Tarımda zihniyet değişimi şart
Atadan kalma usullerle yörenin en iyi karpuzlarını, kavunlarını, sebzelerini ve zeytinlerini yetiştiren tecrübeli bir çiftçinin oğluyum. O yüzdendir ki çiftçilik nasıl yapılır iyi kötü bilen birisiyim.
Benim gibi Ege’nin verimli
topraklarında doğup büyüyenler hatırlayacaktır, eskiden yüzlerce dönümlük
ovalara pamuk ekilirdi ve o yörenin insanı da bundan ekmek yerdi.
Çarşı, pazar hareketlenir, üretici de tüketici de, okul
harçlıklarını çıkarmaya çalışan öğrenciler de bundan nasibini alırdı.
Son yıllarda o
tarlaların boş olduğunu görüyorum. Seracılık da neredeyse azaldı. Büyükbaş
hayvancılıkla uğraşan insanlarımız da kapasitelerini en aza indirdi.

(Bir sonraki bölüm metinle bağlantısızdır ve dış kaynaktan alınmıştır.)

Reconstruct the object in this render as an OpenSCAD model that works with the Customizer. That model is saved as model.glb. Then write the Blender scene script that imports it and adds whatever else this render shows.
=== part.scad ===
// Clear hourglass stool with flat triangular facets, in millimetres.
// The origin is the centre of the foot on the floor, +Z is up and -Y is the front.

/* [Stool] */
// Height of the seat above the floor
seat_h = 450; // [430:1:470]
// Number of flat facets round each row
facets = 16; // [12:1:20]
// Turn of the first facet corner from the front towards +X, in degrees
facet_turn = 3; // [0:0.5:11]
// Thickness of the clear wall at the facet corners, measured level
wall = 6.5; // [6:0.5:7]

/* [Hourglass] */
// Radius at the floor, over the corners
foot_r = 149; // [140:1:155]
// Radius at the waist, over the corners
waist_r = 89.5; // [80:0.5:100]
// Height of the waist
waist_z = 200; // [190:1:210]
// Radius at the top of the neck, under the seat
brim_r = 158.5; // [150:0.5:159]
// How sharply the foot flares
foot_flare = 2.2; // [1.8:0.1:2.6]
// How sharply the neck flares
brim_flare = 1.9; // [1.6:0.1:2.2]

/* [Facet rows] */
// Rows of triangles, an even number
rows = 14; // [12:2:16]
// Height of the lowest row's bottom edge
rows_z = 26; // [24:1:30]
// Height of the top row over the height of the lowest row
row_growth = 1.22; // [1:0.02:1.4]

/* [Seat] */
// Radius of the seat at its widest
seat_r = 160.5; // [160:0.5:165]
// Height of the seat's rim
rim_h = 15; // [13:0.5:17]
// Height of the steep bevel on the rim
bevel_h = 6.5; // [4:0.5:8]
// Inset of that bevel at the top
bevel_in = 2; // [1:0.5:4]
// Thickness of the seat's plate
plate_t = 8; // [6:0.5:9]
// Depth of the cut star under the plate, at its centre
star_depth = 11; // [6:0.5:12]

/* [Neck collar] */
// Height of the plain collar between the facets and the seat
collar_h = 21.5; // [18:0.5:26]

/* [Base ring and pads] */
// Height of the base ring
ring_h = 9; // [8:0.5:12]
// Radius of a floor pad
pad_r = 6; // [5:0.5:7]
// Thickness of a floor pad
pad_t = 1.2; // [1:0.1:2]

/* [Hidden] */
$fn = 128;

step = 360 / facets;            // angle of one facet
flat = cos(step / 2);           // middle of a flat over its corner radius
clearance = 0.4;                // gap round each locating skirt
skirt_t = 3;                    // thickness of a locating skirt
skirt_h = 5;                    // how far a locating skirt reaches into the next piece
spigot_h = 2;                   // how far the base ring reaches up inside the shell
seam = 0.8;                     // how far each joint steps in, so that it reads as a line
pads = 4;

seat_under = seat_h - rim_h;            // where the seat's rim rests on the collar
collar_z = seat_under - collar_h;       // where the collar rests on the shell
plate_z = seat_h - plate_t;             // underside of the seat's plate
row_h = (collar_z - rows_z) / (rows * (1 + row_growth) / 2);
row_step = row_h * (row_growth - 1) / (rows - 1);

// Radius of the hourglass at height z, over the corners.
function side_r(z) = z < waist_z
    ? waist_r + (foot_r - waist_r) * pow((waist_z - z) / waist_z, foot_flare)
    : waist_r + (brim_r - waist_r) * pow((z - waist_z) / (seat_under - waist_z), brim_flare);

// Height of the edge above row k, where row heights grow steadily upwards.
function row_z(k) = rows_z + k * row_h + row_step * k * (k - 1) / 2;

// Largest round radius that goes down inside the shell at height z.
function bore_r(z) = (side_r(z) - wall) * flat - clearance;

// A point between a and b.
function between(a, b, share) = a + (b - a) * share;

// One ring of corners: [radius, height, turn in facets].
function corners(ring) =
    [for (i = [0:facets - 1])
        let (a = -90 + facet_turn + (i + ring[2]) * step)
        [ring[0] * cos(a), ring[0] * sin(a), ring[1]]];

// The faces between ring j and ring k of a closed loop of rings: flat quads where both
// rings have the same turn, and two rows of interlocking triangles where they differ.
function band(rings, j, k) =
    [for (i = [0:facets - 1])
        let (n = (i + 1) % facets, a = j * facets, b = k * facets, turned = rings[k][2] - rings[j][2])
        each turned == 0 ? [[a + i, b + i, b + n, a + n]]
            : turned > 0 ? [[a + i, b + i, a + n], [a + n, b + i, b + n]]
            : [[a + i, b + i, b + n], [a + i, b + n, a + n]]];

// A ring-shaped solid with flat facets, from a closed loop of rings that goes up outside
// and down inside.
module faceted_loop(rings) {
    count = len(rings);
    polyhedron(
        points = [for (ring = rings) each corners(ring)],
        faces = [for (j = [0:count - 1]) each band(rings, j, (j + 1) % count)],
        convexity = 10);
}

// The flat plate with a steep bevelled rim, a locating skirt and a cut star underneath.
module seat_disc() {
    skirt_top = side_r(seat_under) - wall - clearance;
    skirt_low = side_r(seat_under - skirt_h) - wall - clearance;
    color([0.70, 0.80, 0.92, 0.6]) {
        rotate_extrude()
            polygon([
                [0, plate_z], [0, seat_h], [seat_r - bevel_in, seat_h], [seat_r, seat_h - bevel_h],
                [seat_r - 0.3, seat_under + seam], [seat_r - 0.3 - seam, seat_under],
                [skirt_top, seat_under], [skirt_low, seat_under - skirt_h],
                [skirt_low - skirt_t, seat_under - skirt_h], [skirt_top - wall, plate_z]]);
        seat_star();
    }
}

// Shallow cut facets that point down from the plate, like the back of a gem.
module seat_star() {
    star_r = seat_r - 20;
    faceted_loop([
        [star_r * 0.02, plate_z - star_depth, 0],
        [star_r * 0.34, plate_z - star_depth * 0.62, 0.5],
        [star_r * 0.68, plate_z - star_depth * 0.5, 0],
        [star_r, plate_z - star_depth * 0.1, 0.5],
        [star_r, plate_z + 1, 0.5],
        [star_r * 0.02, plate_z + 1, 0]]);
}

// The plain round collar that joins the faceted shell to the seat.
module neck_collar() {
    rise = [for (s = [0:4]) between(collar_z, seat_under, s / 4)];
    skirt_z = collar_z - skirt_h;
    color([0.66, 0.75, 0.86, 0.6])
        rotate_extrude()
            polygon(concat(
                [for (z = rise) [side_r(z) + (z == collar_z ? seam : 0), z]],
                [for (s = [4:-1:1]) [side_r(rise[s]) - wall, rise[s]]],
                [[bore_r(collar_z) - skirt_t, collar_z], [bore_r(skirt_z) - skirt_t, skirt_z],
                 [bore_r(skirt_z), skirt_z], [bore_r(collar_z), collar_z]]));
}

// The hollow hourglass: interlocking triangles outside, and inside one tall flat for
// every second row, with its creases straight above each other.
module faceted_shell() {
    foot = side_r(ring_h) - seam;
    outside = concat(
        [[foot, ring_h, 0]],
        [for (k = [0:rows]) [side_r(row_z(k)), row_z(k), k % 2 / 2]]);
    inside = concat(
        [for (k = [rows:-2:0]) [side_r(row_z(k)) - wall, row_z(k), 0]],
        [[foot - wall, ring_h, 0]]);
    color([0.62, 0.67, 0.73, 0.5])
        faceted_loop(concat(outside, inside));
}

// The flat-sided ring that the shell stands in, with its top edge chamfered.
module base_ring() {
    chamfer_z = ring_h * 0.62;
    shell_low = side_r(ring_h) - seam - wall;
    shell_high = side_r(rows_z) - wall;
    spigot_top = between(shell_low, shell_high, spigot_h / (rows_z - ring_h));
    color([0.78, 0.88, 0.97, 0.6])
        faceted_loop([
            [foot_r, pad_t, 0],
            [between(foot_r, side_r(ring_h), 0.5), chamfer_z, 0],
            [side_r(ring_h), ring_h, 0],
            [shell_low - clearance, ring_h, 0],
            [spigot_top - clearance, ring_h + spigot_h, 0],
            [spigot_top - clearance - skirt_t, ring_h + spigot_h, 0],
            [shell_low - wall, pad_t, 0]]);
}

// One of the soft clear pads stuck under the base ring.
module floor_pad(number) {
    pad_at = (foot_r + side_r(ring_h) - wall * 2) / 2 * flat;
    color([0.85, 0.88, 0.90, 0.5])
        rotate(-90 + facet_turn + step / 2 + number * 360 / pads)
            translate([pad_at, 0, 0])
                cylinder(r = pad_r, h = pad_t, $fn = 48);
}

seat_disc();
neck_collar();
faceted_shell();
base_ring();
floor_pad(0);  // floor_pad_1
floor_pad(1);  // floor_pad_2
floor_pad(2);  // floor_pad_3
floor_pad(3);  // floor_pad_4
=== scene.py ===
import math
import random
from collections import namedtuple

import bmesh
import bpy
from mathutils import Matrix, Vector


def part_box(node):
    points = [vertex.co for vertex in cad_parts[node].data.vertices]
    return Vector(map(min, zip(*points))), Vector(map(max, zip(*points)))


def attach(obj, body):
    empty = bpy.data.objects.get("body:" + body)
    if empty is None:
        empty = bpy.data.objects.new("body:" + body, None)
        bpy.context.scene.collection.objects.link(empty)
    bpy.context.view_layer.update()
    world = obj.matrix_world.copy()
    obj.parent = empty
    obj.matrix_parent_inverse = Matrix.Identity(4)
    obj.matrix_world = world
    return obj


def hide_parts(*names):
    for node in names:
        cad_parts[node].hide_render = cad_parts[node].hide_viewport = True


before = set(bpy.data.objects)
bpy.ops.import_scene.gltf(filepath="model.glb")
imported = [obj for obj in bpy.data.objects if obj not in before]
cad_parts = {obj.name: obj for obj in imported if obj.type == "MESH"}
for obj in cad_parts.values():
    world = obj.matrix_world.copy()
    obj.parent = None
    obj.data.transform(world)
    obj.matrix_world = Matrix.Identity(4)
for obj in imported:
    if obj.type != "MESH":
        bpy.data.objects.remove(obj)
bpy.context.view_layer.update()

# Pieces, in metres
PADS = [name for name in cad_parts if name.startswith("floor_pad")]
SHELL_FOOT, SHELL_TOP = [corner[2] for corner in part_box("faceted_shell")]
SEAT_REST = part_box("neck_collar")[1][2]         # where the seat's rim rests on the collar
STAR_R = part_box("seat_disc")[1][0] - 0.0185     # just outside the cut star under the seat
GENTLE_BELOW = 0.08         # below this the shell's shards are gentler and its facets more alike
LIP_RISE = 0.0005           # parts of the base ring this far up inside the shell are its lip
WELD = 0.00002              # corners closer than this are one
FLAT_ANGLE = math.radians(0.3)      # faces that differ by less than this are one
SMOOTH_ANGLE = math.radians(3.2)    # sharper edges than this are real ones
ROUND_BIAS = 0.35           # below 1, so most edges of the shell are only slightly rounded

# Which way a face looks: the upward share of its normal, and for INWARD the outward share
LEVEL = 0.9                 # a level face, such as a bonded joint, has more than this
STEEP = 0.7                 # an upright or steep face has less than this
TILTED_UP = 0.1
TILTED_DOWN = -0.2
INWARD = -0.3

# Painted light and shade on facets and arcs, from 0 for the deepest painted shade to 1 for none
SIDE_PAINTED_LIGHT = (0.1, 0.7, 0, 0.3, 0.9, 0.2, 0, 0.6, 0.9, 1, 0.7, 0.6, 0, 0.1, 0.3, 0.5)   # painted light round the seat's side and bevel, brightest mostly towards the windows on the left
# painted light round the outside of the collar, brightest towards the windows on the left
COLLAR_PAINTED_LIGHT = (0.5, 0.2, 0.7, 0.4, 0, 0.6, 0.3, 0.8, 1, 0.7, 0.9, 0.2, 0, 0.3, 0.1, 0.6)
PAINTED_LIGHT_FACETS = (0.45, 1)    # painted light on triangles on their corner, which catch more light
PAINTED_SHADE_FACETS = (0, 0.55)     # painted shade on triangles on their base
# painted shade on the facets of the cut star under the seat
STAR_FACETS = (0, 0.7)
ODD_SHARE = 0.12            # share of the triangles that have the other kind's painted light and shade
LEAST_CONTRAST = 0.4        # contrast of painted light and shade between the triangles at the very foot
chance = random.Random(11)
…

Bugün bereketli toprakların ülkesinde gıda krizi yaşanıyor
ve insanlarımız fahiş fiyatlarla boğuşuyor. Üreticinin de tüketicinin de mağdur edildiği bir tuhaf mekanizma inşa
edildi.
Ege’ye her gittiğimde çiftçilikle uğraşan büyüklerimi
dinlemeyi severim. Yakın bir zamanda yörenin önemli pamuk ve sebze üreticisi
büyüklerimle konuşma fırsatım oldu.
Desteklere rağmen
eskiden olduğu gibi tarlalardaki hareketliliğin ve üretimin neden durduğunu
sordum.
Hani “bir dokun bin ah işit” derler ya öyle bir durum.
Öncelikle salgın
döneminde tarlaya, bahçeye çıkamadıklarını ve yeterli performans gösteremediklerini
ifade ettikten sonra mazot ve gübre fiyatlarındaki artışlara dikkat çektiler.

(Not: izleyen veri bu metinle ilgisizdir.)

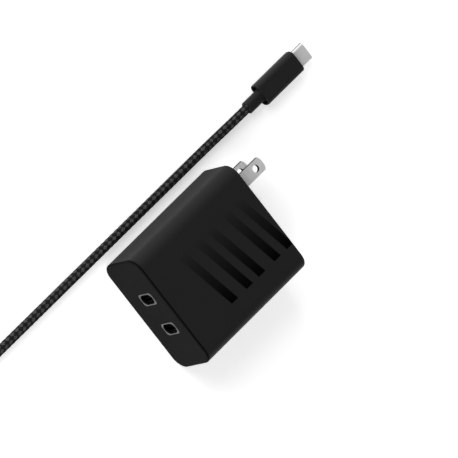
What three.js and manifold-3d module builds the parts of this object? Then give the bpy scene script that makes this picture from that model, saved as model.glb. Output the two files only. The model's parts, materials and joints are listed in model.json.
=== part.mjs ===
// Folding-plug wall charger with two USB-C ports, lying on its back, and its unplugged USB-C lead.
// Millimetres, +Z up. The origin is the centre of the rest face: X runs across the body,
// +Y points from the port end to the plug blades, and +Z is the body's thickness.
import * as THREE from 'three';
import { mergeVertices } from 'three/addons/utils/BufferGeometryUtils.js';
import Module from 'manifold-3d';

const wasm = await Module();
wasm.setup();

// ---------- driving dimensions ----------
const GAP = 0.3; // clearance kept between neighbouring pieces

const BODY = { width: 54.3, length: 63.1, thick: 27.1, corner: 5.9, endRound: 1.0 };
const WALL = 2.0; // moulded wall of the housing
const END_WALL = 2.2; // wall round the blades
const SEAM = { behindFace: 0.8, skirtEnd: 4.2, skirtWall: 1.0, plateEnd: 2.3 };

const PORT = {
  spacing: 15.5, // centre to centre of the two ports, across X
  height: 15.3, // centre above the rest face
  rimLong: 10.0, rimShort: 5.9, rimCorner: 1.5, rimWall: 0.5, rimDeep: 0.8,
  shellLong: 8.94, shellShort: 3.26, mouthLong: 8.34, mouthShort: 2.56, // receptacle
  shellDeep: 7.9, shellBackWall: 0.4,
  tongueLong: 6.69, tongueThick: 0.7, tongueSetBack: 0.75, rootLong: 7.4, rootThick: 1.8,
};

const BLADE = {
  width: 6.35, thick: 1.5, spacing: 12.7, // two-pin 1-15 pattern
  standOut: 15.0, holeFromFace: 10.6, holeRadius: 1.6, tail: 2.4,
  tipDrop: 0.8, tipBend: 2.0, tipFlat: 0.7, // the end bows out from its corners to a short flat
  centreX: -16.5,
};
const HINGE = { y: BODY.length / 2 - 4.55, pin: 0.75, barrel: 2.0, neck: 1.6 };
const NOTCH = { radius: 6.5, fromSlotEnd: 5, beyondFace: 5.2 }; // thumb scoop between the slots
const TRAY = { x: [-21.8, 5.4], y: [20.4, 29.05], z: [3.2, 23.9], wall: 1.1 };

const BOARD = { under: 4.4, thick: 1.2, halfWidth: 23.9, y: [-26.8, 18.5, 28.5], wingX: 6.2 };

const CORD = { diameter: 4.1, x: -32.8, centre: 2.1, sides: 10 };
const PLUG = {
  reliefStart: 65.2, reliefLong: 8.3, reliefWide: 5.6, reliefTall: 5.0, reliefCorner: 2.3,
  gripLong: 22.9, gripWide: 10.3, gripTall: 6.1, gripCorner: 2.3, centre: 3.05,
  tipLong: 8.25, tipShort: 2.4, tipWall: 0.3, tipOut: 6.7,
  holderLong: 7.0, holderShort: 1.1,
};
const COIL = { inner: 20.0, pitch: 4.2, turnsAcross: 3, y: -174, lift: 0.35, tieWide: 8, tieThick: 0.35 };

const END = { ports: -BODY.length / 2, blades: BODY.length / 2 };
const MID_Z = BODY.thick / 2;
const BOARD_TOP = BOARD.under + BOARD.thick;

// ---------- finishes ----------
function finish(color, roughness, metalness = 0) {
  return () => new THREE.MeshStandardMaterial({ color, roughness, metalness });
}
const FINISH = {
  shellBlack: finish(0x242426, 0.55),
  rimGrey: finish(0x8e9092, 0.35, 0.8),
  steel: finish(0xb4b6b8, 0.3, 1),
  nickel: finish(0xc3c3c1, 0.28, 1),
  copper: finish(0xb4662e, 0.4, 1),
  ferrite: finish(0x2b2d30, 0.7),
  circuitGreen: finish(0x1d4f35, 0.5),
  innerBlack: finish(0x17181a, 0.6),
  natural: finish(0xd8d2c0, 0.55),
  aluminium: finish(0xb9bcc0, 0.4, 1),
  capYellow: finish(0xc9a227, 0.5),
  discBlue: finish(0x2d63a8, 0.5),
  padGrey: finish(0x8d93a0, 0.9),
  paper: finish(0xe4dcc2, 0.8),
  braid: finish(0x1d1d1f, 0.85),
};

const charger = new THREE.Group();
const blades = new THREE.Group();
const lead = new THREE.Group();

function put(group, name, geometry, finishOf, x = 0, y = 0, z = 0) {
  const mesh = new THREE.Mesh(geometry, finishOf());
  mesh.name = name;
  mesh.position.set(x, y, z);
  group.add(mesh);
  return mesh;
}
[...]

Uzun zamandır çiftçinin üretmek için kullandığı girdilerin
fiyatlarında çok hızlı artışların olduğu bir gerçek.
Verilen destek ve
mazot fiyatlarına bakıldığında üreticinin 2-3 litre mazotu ancak alabildiği
görülüyor. Pamuk ve çeltikte verilen dekar başına 68 lira destekle 2021 yılında
6 litre mazot alınabiliyordu.
Çiftinin kullandığı mazottan alınan ÖTV kaldırılsa ve KDV
oranı da düşürülse bu verilen destekten daha önemli ve çiftçinin lehine
olmayacak mıdır?
Bazı gübrelerde de yüzde 400 oranında artışlar yaşandı.

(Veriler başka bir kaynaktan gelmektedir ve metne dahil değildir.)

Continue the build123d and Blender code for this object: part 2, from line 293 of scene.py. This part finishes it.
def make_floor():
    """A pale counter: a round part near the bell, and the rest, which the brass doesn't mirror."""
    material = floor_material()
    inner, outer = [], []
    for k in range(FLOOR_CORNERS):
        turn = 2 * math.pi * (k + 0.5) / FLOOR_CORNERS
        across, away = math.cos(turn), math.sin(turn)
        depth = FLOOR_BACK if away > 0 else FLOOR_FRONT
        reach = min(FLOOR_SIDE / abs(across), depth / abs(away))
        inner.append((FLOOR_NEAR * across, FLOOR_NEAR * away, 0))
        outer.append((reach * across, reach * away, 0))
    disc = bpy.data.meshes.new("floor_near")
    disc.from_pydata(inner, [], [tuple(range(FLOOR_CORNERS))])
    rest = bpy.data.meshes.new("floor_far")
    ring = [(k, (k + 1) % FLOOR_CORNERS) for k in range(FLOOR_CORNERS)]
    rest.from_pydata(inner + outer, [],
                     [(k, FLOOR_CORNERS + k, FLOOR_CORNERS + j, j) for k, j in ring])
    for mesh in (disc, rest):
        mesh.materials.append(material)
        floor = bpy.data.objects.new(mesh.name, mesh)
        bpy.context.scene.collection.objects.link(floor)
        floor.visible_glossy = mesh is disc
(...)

Örneğin 2020-2021 arası amonyum sülfat gübresinde yüzde 441, üre gübresinde
yüzde 394, nitrat gübresinde yüzde 373, DAP gübresinde yüzde 259 oranında artış
yaşandı.
Bu durumda çiftçi nasıl üretsin? Buna rağmen üretmeye
çalışıyorlar.
Tarım ihracatı 2021
yılında yüzde 22,2 artışla 29 milyar737 milyon dolara ulaştı diye bayram eden
arkadaşlarımız birçok ülkenin kendi vatandaşının gıdasını sağlamaya yönelik ihracat
engelleri koyduğunu düşünemiyorlar mı?
Örneğin Rusya bunlardan biriydi. Geçenlerde bir gazete,
Rusya’nın Türkiye’ye uyguladığı yasakları kaldıracak olmasını sebze ihracatı
açısından heyecan verici olarak buluyordu.
Peki, şöyle bir
zamanda gıda ürünlerinde yapılacak olan ihracat en çok kime yarar? Bunun iç
piyasada fiyatları daha da yükselteceği ortada değil mi?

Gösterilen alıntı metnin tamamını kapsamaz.